Without going into specifics, let me share with you some of the wrong questions that I have asked in my life. Clearly, asking the wrong questions is not only common, but has had a profound effect on personal as well as national life.
  • How can I be like him? – Not, how can I be myself?
  • What will bring me the most income and status (security)? – Not, what will bring me the most fulfillment?
  • How can I not be embarrassed in this situation? – Not, what is the most loving, loyal thing to do?
  • Why am I being humiliated? – Not, how can I show more humility and loving kindness?
  • Will I be inconvenienced? – Not, how can I show compassion and helpfulness?
  • What are the weaknesses of this person? – Not, what are the strengths of this person?
  • What have they done for me? – Not, what have I done for them?
  • How can they better show their love for me? – Not, how can I better show my love for them?
  • Why am I so dumb and unsuccessful? – Not, why do I insist on asking all the wrong questions?
  • How should the most powerful nation on earth act in this situation? Not, what is the right thing for our country to do?
  • I would borrow a question asked in the 19th century: how dare they oppose our keeping slaves? – Not, how does “life, liberty, and the pursuit of happiness” apply not just to me but to all humanity?
  • What is the patriotic thing to do? – Not, what is the right thing to do?
  • How dare these little people oppose us? – Not, how do things look from their point of view?
  • How can I just get by? – Not, how can I excel?
  • What's in it for me? – Not, how can I best serve?
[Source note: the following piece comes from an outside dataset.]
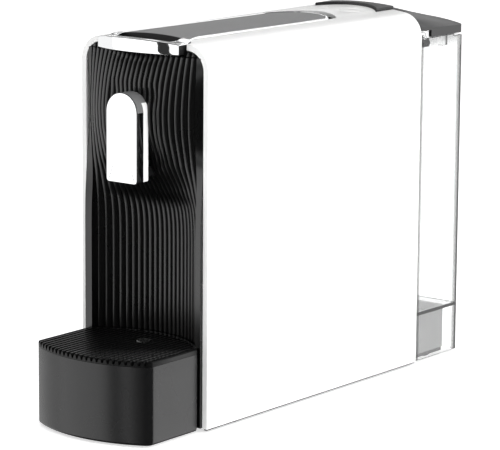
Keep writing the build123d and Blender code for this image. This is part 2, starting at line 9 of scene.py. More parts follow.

  • Why can't they be different? Not – what qualities do they have to which I am blind? How can I be different?
  • What is my will? Not – what is God's will?
  • How can I advance my short-term interest? – Not, how can I advance my long-term interest?
  • Why am I so weak and awkward? – Not, what are my strengths, and do I have the courage to develop them?
  • How can I find total security in all things? – Not, what matters more to me than fear?
  • How can I hang onto the past? Not, how can I bring the past into fulfillment and fruition?
  • How can I be oblivious to my own mortality? – Not, how do I most meaningfully acknowledge my own mortality?
  • How can I not change? – Not, how can I best accept change?
  • How do I avoid admitting a mistake? – Not, how can I be more gracious and generous in facing facts?
Wrong questions as a rule arise from fear and resultant defensiveness. Wrong questions often come from attempting to allay our fears by framing them within a neat and manageable “reality” – that is, fiction, of our own. In this sense, wrong questions flow from an ingrained selfishness. Better questions begin to flow when we focus on God's loving will for us, and when we acquire the will and generosity to freely do it. At any age, this represents a quantum leap in maturity. The Bible speaks of this freedom from fear: There is no fear in love. But perfect love drives out fear, because fear has to do with punishment. The one who fears is not made perfect in love. (1 John 4:18 NIV).